Insulting or not, Mr. Carney’s comments represent a certain frustration among policy makers who feel they have done everything the business lobby says is necessary to encourage better productivity and innovation – only to see executives sit on piles of cash and avoid the risks taken by companies in countries where productivity is higher, such as the United States.

For example, Canada’s corporate tax rates are among the lowest in the world, thanks to a near-universal acceptance on the part of federal and provincial governments in recent years that this is necessary to spur investment.

Clearly the business community is miffed because someone, and not just an anybody but a somebody, finally asked the relevant question: After a GENERATION of giving corporate Canada public policy, hand delivered on a silver tray, where pray tell, for the love of all that is profane, are the results?

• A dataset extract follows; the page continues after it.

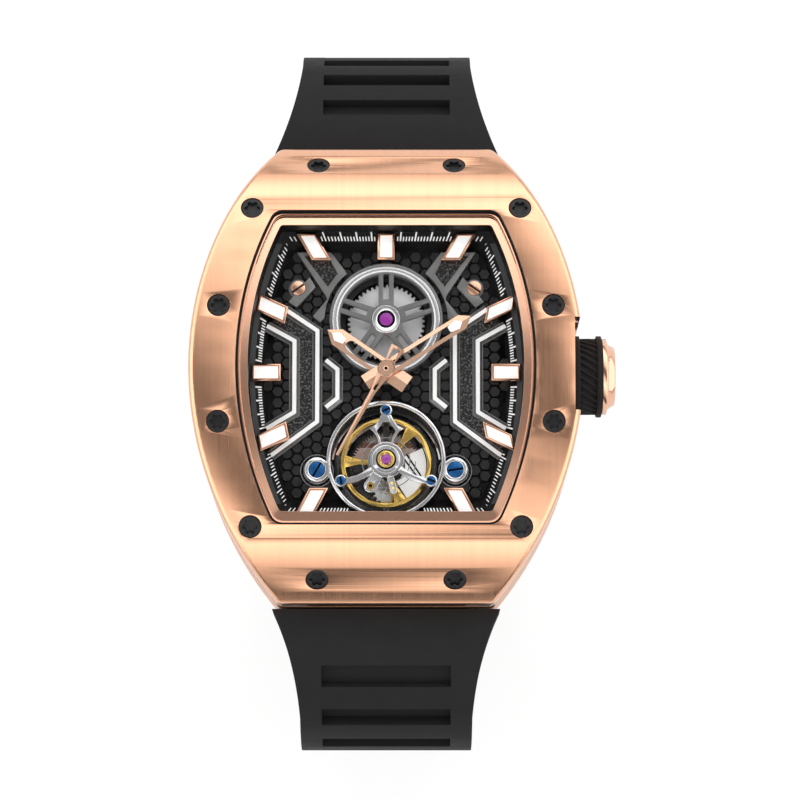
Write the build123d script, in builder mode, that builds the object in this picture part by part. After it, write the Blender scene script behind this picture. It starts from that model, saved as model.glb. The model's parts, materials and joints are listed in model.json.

Over at the Post, no surprise, Terence Corcoran, attempts to exercise the intellectual side of his brain. Inter alia he dusts off Hegel in an attempt to preserve The World Historical Spirit; aka the right of private property owners to do what they want; aka, naked capitalism (this is Corcoran’s reading of Hegel).

As for productivity, even Mr. Carney’s review of the causes of Canada’s poor performance failed to come to any clear conclusions. Maybe it’s this, maybe it’s that, maybe it’s lack of competition, too many small firms, lags in investment results, to few high-tech innovators. Even in finance, supposedly Canada’s global trump card, Canada severely lagged the United States in productivity growth. And maybe nobody has a clue.

One thing is certain, no business makes investment decisions to achieve national productivity goals set by the Bank of Canada. Even Hegel got it. In Philosophy of Right, he wrote: “Wealth, like any other mass, makes itself into a power. Accumulation of wealth takes place partly by chance, partly through the universal mode of production and distribution. Wealth is a point of attraction.” The message, perhaps, being that central banks have nothing to do with it.

Productivity as divine mystery not even as divine revelation! What a glib Hegelian Corcoran is. And what an odd twist he throws on Hegel too. Increasing wealth for Hegel, as later with his student Marx, comes along with increasing poverty. Knowing this we can appropriately re-read Corcoran’s conclusion:

Wealth and poverty are something the central bank has nothing to do with.

Self serving, de-politicizing, obfuscating clap trap.

What seems to have Corcoran so exercised is that Carney made a big mistake: he pointed out that business has not delivered productivity. That is, he politicized the issue. What Corcoran and the other ciphers of private privilege do not get is that sooner or later public officials and institutions have to provide outcomes that preserve and increase the general good. Neoliberals like Corcoran error when they think they cling to to the meme that private gain always translates into public betterment and will never be asked to pony-up. It is as if he, Corcoran, is angry that Carney betrayed the IgNobel Truth: increases in private privilege are accompanied, more often than not, by increases in private deprivation.